Sleek, abstracted, and angular – Modernist architecture is easy to spot. Often referred to as the language of design, modernist architecture places an emphasis on form over ornament and structure over materials to provide creative and efficient uses of space. The modernist movement emerged during the early 20th century following radical changes in technology.
There are multiple schools of thought when it comes to understanding the development of modernism, some observe it as a social and political movement, or as a response driven by technological developments, whereas others regard Modernism as a reaction against the lavish excesses of the architecture in the 19th Century. Modernism understood as being heavily influenced by Bauhaus, a German architectural school founded in 1919 by Walter Gropius which focused on workmanship and the merging of art and technology.
Austrian architects Adolf Loos and Otto Wagner are often seen as the trailblazers for the Modernist movement in architecture during the early 19th Century. Loos strongly believed that architecture should rid itself of all unnecessary ornamentation, making simplicity at the heart of Modernist design. In, Rebel Modernists, Liane Lefaivre presents a comprehensive study of Viennese architecture from 1890 to the present day. Since Loos and Wagner, Vienna has seen an eruption of buildings which has resulted in a present-day city which is one of the most liveable architectural and urban environments in the world.
Photo Credit: Lund Humphires
Modernism became a widespread architectural movement around Europe quickly before becoming an international phenomenon. We decided to look at a few of the top Modernist buildings from around the world to celebrate such an incredible architectural phenomenon.
The Stahl House, Los Angeles, California, USA, 1959
Sunshine permeated the desire for Modernist architecture amongst advocates for healthy living. With the lure of roof gardens, large windows, and open-air spaces where better to build such houses than the sunshine state of California?
The iconic Stahl House is located within the luscious surroundings of the Hollywood hills, is perched high above the hustle and bustle of Sunset Boulevard. The initial design of the Stahl House did not originate from architect Pierre Koenig but rather his clients, Buck and Carlotta Stahl and was built as part of the Case Study House program (experiments in American residential architecture to design and build inexpensive homes for the US residential housing boom).

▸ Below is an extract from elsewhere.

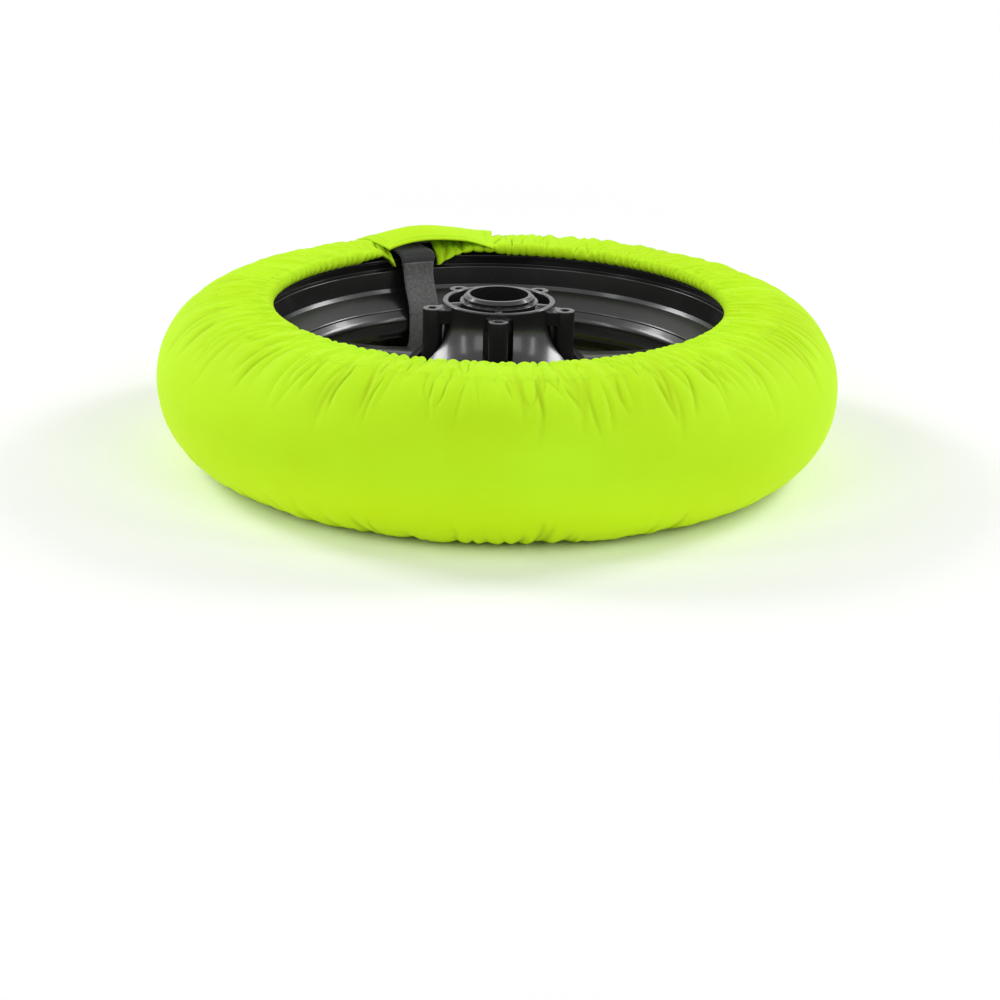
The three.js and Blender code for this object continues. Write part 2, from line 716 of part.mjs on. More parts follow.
function tyre() {
  const seat = clearRadius(BEAD_RADIUS, paddingPitch);
  const flangeClear = clearRadius(RIM_RADIUS, paddingPitch);
  const beadFace = BEAD_SPACING / 2 - LAYER_GAP;
  const [shoulderRadius, shoulderTop] = sectionPoint(panelEdge, tyreInset);
  const shoulder = shoulderTop - middle;
  const upper = [
    [crestRadius, shoulder + WALL_SWELL],
    [flangeClear + WALL_SWELL, shoulder - TYRE_WALL],
    [flangeClear, beadFace],
    [seat, beadFace],
    [seat, beadFace - BEAD_DEPTH],
    [seat + TYRE_WALL, beadFace - BEAD_DEPTH],
    [flangeClear + TYRE_WALL, shoulder - TYRE_WALL * 2],
  ];
  const crown = panelSweeps.slice(1, -1);
  const outer = crown.map((sweep) => sectionPoint(sweep, tyreInset));
  const inside = panelSweeps.slice(2, -2);
  const inner = inside.map((sweep) => sectionPoint(sweep, tyreInset + TYRE_WALL)).reverse();
  const raise = ([r, z]) => [r, middle + z];
  const mirror = ([r, z]) => [r, middle - z];
  const section = [
    ...outer,
    [shoulderRadius, shoulderTop],
    ...upper.map(raise),
    ...inner,
    ...upper.map(mirror).reverse(),
    [shoulderRadius, SLEEVE_HEIGHT - shoulderTop],
  ];
  return swept(paddingColumns, () => section, true);
}

// Wheel, drawn about its own middle plane

// The casting's rim, hub and spokes are modelled apart, with a layer gap where they meet.

// The rim has a deep well with a hole for the valve.
function rim() {
  const beadFace = BEAD_SPACING / 2;
  const upper = [
    [WELL_RADIUS + WELL_WALL, WELL_WIDTH / 2],
    [BEAD_RADIUS, beadFace - BEAD_SEAT],
    [BEAD_RADIUS, beadFace],
    [RIM_RADIUS, beadFace + FLANGE_BEVEL],
    [RIM_RADIUS - FLANGE_BEVEL, beadFace + FLANGE - FLANGE_BEVEL / 2],
    [LIP_RADIUS, beadFace + FLANGE],
    [BEAD_RADIUS + FLANGE_BEVEL / 2, beadFace + FLANGE_WALL],
    [BEAD_RADIUS - RIM_WALL, beadFace - BEAD_SEAT],
    [WELL_RADIUS + WELL_SHOULDER, WELL_WIDTH],
    [WELL_RADIUS, WELL_WIDTH / 2],
  ];
  const mirrored = upper.map(([r, z]) => [r, -z]).reverse();
  const hole = pointedOut(
    cylinder(VALVE_HOLE + LAYER_GAP, SPOKE_WAIST, RIM_RADIUS, FITTING_SIDES),
    VALVE_ANGLE,
  );
  const solid = solidOf(turned([...upper, ...mirrored], RIM_SIDES));
  return geometryOf(solid.subtract(solidOf(hole)));
}

// The bell's outer curve from its neck to its foot.
function bellFlare(clearance) {
  const neck = HUB_HALF - RING_DEPTH - RING_BEVEL;
  const flare = [];
  for (let i = 0; i <= BELL_STEPS; i++) {
    const share = i / BELL_STEPS;
    flare.push([
      BELL_NECK_RADIUS + (BELL_FOOT_RADIUS - BELL_NECK_RADIUS) * share ** 2 + clearance,
      BELL_FOOT_HALF + (neck - BELL_FOOT_HALF) * (1 - share) + clearance,
    ]);
  }
  return flare;
}

// A spoke is lofted through four chamfered sections and curves in to a waist. Its ends follow
// the hub's bell and the rim's well.
function spoke(number) {
  const halfway = (root, waist) => ((root + waist) / 2) * SPOKE_HOLLOW;
  const stations = [
    [SPOKE_ROOT, SPOKE_WIDTH_ROOT, SPOKE_DEPTH_ROOT],
    [
      (SPOKE_ROOT + SPOKE_WAIST) / 2,
      halfway(SPOKE_WIDTH_ROOT, SPOKE_WIDTH_WAIST),
      halfway(SPOKE_DEPTH_ROOT, SPOKE_DEPTH_WAIST),
    ],
    [SPOKE_WAIST, SPOKE_WIDTH_WAIST, SPOKE_DEPTH_WAIST],
    [WELL_RADIUS + WELL_WALL / 2, SPOKE_WIDTH_RIM, SPOKE_DEPTH_RIM],
  ];
  const outline = (width, depth) => {
    const w = width / 2;
    const d = depth / 2;
    const c = SPOKE_CHAMFER;
    return [
      [w - c, -d],
      [w, -d + c],
      [w, d - c],
      [w - c, d],
      [-w + c, d],
      [-w, d - c],
      [-w, -d + c],
      [-w + c, -d],
    ];
  };
  const outlines = stations.map(([r, width, depth]) => {
    return outline(width, depth).map(([side, z]) => [r, side, z]);
  });
  const loft = skinned(outlines.reverse(), outline(SPOKE_WIDTH_ROOT, SPOKE_DEPTH_ROOT));
  const flare = bellFlare(LAYER_GAP);
  const top = flare[0][1];
  const bell = turned(
    [
      [BARREL_BORE, -top],
      ...flare.map(([r, z]) => [r, -z]),
      ...flare.reverse(),
      [BARREL_BORE, top],
    ],
    HUB_SIDES,
  );
  const well = cylinder(WELL_RADIUS - LAYER_GAP, -HUB_HALF, HUB_HALF, RIM_SIDES);
  const angle = FIRST_SPOKE + (number * TURN) / SPOKES;
  return geometryOf(
    solidOf(loft).rotate([0, 0, angle]).intersect(solidOf(well)).subtract(solidOf(bell)),
  );
}

// The hub's profile: a bell with a ring at each end, and a deep groove between the ring and the
// collar that holds a bearing.
function hubProfile() {
  const ringInside = RING_RADIUS - RING_WIDTH;
  const half = (collarRise) => [
    [BARREL_BORE, HUB_HALF + collarRise - SEAT_DEPTH],
    [SEAT_RADIUS, HUB_HALF + collarRise - SEAT_DEPTH],
    [SEAT_RADIUS, HUB_HALF + collarRise],
    [COLLAR_RADIUS, HUB_HALF + collarRise],
    [COLLAR_RADIUS, HUB_HALF - POCKET_DEPTH],
    [ringInside, HUB_HALF - POCKET_DEPTH],
    [ringInside, HUB_HALF],
    [RING_RADIUS, HUB_HALF],
    [RING_RADIUS, HUB_HALF - RING_DEPTH],
  ];
  const upper = [...half(COLLAR_RISE), ...bellFlare(0)];
  const lower = [...half(0), ...bellFlare(0)].map(([r, z]) => [r, -z]);
  return [...lower, ...upper.reverse()];
}

// Five channels run down the bell's sides, and in each stands a post for a brake disc bolt,
// held by a web. Shorter webs cross the groove and divide it into five kidney-shaped pockets.
function hub() {
  const lugFace = HUB_HALF - LUG_STEP;
  const channelEnd = lugFace - RING_DEPTH / 2;
  const webEnd = HUB_HALF - WEB_STEP;
  const channel = solidOf(
    box(
      [CHANNEL_RADIUS, -CHANNEL_WIDTH / 2, -channelEnd],
      [BELL_FOOT_RADIUS + CHANNEL_WIDTH, CHANNEL_WIDTH / 2, channelEnd],
    ),
  );
  const post = solidOf(
    cylinder(LUG_RADIUS, -lugFace, lugFace, LUG_SIDES).translate(LUG_CIRCLE, 0, 0),
  );
  const collarWall = (COLLAR_RADIUS + SEAT_RADIUS) / 2;
  const pocketWeb = solidOf(
    box(
      [collarWall, -LUG_WEB / 2, -webEnd],
      [RING_RADIUS - RING_WIDTH / 2, LUG_WEB / 2, webEnd],
    ),
  );
  const lugWeb = solidOf(
    box(
      [CHANNEL_RADIUS - WEB_STEP, -LUG_WEB / 2, WEB_STEP - lugFace],
      [LUG_CIRCLE, LUG_WEB / 2, lugFace - WEB_STEP],
    ),
  );
  const carrier = post.add(lugWeb).add(pocketWeb);
  const holeFoot = lugFace - LUG_HOLE_DEPTH;
  const hole = solidOf(
    cylinder(LUG_HOLE, holeFoot, HUB_HALF, LUG_HOLE_SIDES).translate(LUG_CIRCLE, 0, 0),
  );
  let solid = solidOf(turned(hubProfile(), HUB_SIDES));
  for (let i = 0; i < SPOKES; i++) {
    const lugAngle = FIRST_SPOKE + ((i + 0.5) * TURN) / SPOKES;
    solid = solid.subtract(channel.rotate([0, 0, lugAngle]));
    solid = solid.add(carrier.rotate([0, 0, lugAngle]));
    solid = solid.subtract(hole.rotate([0, 0, lugAngle]));
    solid = solid.subtract(hole.mirror([0, 0, 1]).rotate([0, 0, lugAngle]));
  }
  return geometryOf(solid);
}

// Valve

// The rubber stem is pulled through the well from the tyre's side, where its head stays.
function valveStem() {
  const seat = WELL_RADIUS + WELL_WALL + LAYER_GAP;
  const inside = WELL_RADIUS * Math.cos((TURN / RIM_SIDES / 2) * DEGREE) - LAYER_GAP;
  const end = seat - VALVE_LENGTH;
  const capMouth = end + VALVE_CAP_LENGTH - VALVE_CAP_ROOF;
  const collar = inside - VALVE_COLLAR_DEPTH;
  const profile = [
    [0, end],
    [VALVE_CAP_BORE - LAYER_GAP, end],
    [VALVE_CAP_BORE - LAYER_GAP, capMouth],
    [VALVE_STEM, capMouth],
    [VALVE_NECK, collar - VALVE_TAPER],
    [VALVE_COLLAR, collar],
    [VALVE_COLLAR, inside],
    [VALVE_HOLE, inside],
    [VALVE_HOLE, seat],
    [VALVE_HEAD, seat],
    [VALVE_HEAD, seat + VALVE_HEAD_DEPTH / 2],
    [0, seat + VALVE_HEAD_DEPTH],
  ].map(([r, z]) => new THREE.Vector2(r, z));
  const lathe = new THREE.LatheGeometry(profile, FITTING_SIDES).rotateX(Math.PI / 2);
  return pointedOut(lathe, VALVE_ANGLE);
}

function valveCap() {
  const stemEnd = WELL_RADIUS + WELL_WALL + LAYER_GAP - VALVE_LENGTH;
  const inside = stemEnd - LAYER_GAP;
  const mouth = stemEnd + VALVE_CAP_LENGTH - VALVE_CAP_ROOF - LAYER_GAP;
  const top = inside - VALVE_CAP_ROOF;
  const profile = [
    [0, top],
    [VALVE_CAP - VALVE_CAP_BEVEL, top],
    [VALVE_CAP, top + VALVE_CAP_BEVEL],
    [VALVE_CAP, mouth],
    [VALVE_CAP_BORE, mouth],
    [VALVE_CAP_BORE, inside],
    [0, inside],
  ].map(([r, z]) => new THREE.Vector2(r, z));
  const lathe = new THREE.LatheGeometry(profile, FITTING_SIDES).rotateX(Math.PI / 2);
  return pointedOut(lathe, VALVE_ANGLE);
}

// Materials and assembly

function material(color, roughness, metalness = 0) {
  return new THREE.MeshStandardMaterial({ color, roughness, metalness });
}

function piece(name, geometry, surface) {
  const bare = geometry.index ? geometry.toNonIndexed() : geometry;
  bare.computeVertexNormals();
  const mesh = new THREE.Mesh(bare, surface);
  mesh.name = name;
  return mesh;
}

const neonFabric = () => material(0xb9f02c, 0.85);
const whiteElastic = () => material(0xe8e8e0, 0.8);
const webbingBlack = () => material(0x2a2a2a, 0.9);
const rubberBlack = () => material(0x161616, 0.7);
const glossBlack = () => material(0x0d0d0e, 0.25, 0.6);

const sleeve = new THREE.Group();
sleeve.add(
  piece("tread_panel", treadPanel(), neonFabric()),
  piece("upper_skirt", skirt(true), neonFabric()),
  piece("lower_skirt", skirt(false), neonFabric()),
  piece("upper_elastic", elastic(true), whiteElastic()),
  piece("lower_elastic", elastic(false), whiteElastic()),
  piece("insulation_felt", insulationFelt(), material(0xc9c7bd, 0.95)),
  piece("heating_tape", heatingTape(), material(0xb4652f, 0.5, 0.4)),
  piece("inner_lining", paddingLayer(liningOuter, liningInner), material(0x1c1c1e, 0.85)),
  piece("heat_switch", heatSwitch(), material(0x8a8a8a, 0.4, 0.8)),
  piece("cable_gland", cableGland(), rubberBlack()),
  piece("closure_flap", closureFlap(), neonFabric()),
  piece("loop_strip", tapeStrip(LAYER_GAP), webbingBlack()),
  piece("hook_strip", tapeStrip(LAYER_GAP * 2 + TAPE), webbingBlack()),
);

const straps = new THREE.Group();
straps.position.z = middle;
straps.add(
  piece("upper_strap_tab", strapTab(true), webbingBlack()),
  piece("strap", strap(), webbingBlack()),
  piece("lower_strap_tab", strapTab(false), webbingBlack()),
);

const rolling = new THREE.Group();
rolling.position.z = middle;
rolling.add(
  piece("wheel_rim", rim(), glossBlack()),
  piece("wheel_hub", hub(), glossBlack()),
  piece("valve_stem", valveStem(), rubberBlack()),
  piece("valve_cap", valveCap(), rubberBlack()),
);
for (let i = 0; i < SPOKES; i++) {
  rolling.add(piece(`wheel_spoke_${i + 1}`, spoke(i), glossBlack()));
}

const warmer = new THREE.Group();
warmer.add(sleeve, straps, rolling, piece("tyre", tyre(), rubberBlack()));

export default warmer;
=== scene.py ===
"""A motorcycle tire warmer on a front wheel that lies on its side.

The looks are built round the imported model, in metres, +Z up. The wheel's axis is Z.
"""

import math

import bmesh
import bpy
import numpy as np
from mathutils import Matrix, Vector


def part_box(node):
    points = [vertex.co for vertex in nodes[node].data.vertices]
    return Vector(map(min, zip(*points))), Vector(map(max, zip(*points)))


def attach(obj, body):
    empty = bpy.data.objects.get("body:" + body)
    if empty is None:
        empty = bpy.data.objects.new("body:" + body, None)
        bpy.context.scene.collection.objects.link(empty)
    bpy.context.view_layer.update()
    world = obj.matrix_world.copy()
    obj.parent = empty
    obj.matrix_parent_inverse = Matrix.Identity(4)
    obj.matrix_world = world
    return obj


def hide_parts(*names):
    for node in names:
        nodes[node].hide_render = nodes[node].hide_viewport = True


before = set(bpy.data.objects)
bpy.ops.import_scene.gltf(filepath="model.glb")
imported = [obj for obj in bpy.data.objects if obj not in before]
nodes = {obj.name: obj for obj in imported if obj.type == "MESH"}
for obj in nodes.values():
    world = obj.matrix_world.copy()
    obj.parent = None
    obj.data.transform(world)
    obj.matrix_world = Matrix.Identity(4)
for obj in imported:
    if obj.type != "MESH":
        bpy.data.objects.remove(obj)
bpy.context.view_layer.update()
mm = 0.001

# The sleeve's cloth
# The warmer's outside is coated woven polyester in fluorescent yellow-green, cut as a tread panel
# and two side skirts. The hems are rolled round elastic, which draws the cloth into gathers that
# run out over the shoulders. The sleeve is open at the back, where its two ends meet.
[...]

Arguably one of the most famous houses in Los Angeles, The Stahl House has appeared newspaper and magazine articles, a vast amount of films, TV shows and music videos. And we can see why… Elegantly simple in its design, the house is glass on three sides with a cantilevered living room that extended 10 feet over the hill which ensures breath-taking views over the city of angels. Just by looking at the picture of this modern glass house, we are provided with a sense of living in a different era as the beautiful geometric lines blend together to create a sensational structure and a classic modernist gem.
Villa Savoye, Poissy, France, 1929
A vital building in the early development of Modernism, it is one of the only houses in France to have been declared a national monument during the architect’s lifetime; Villa Savoye. Designed by renowned Swiss-French architect Le Corbusier, the villa gracefully melds form and function together whilst creating the perfect Modernist mecca.
Le Corbusier designed the villa in accordance with his five points of architecture; pilotis to lift the building above the ground, a flat roof which served as a terrace garden, open-plan interiors, ribbon windows for light and ventilation, and a free facade independent of the load-bearing structure. The villa represents Le Corbusier’s unveiling virtuosity, where his intense fascination for form fuses with the splendour of clean simplicity.
St Catherine’s College, Oxford University, Oxford, UK, 1962
Oxford University instantly conjures up visions of centuries-old campus architecture, and rightly so. However, amongst the scattered campuses all around the city of Oxford lies a modernist architectural delight…St. Catherine’s College.
Designed by the acclaimed Danish architect Arne Jacobsen, St. Catherine’s College easily distinguishes itself from the rest. The consistent use of modernist forms, an integrated landscape, and unique interiors easily makes this one of the greatest modernist buildings in the UK. Aside from the design of the college, Jacobsen also designed everything inside the buildings, from the famous high-back “Oxford chairs” to cutlery, clocks, and furniture.
Rietveld Schröder House, Utrecht, The Netherlands, 1924
Designed by Gerrit Rietveld, the Rietveld Schröder house was built as a three-dimensional and asymmetrical composition. It is characterized by visually striking yet seamless transitions between the building’s exterior and interior.
Rietveld believed that buildings should ‘express the fundamental essence’ of the space they define, rather than act as a mere overcoat for a succession of rooms. What instantly makes Rietveld an icon of the early modernist movement, is his use of primary colours and the lively, clever division of surfaces. Over 90 years on and the house still attains its original playful expression of human creativity.
Modernist buildings have had a cult following over the years but have also attract divided opinions due to their daring and unique designs. Not only do modernist buildings have an incredible durability which gives them a contemporary appearance, but they are also fascinating to look at.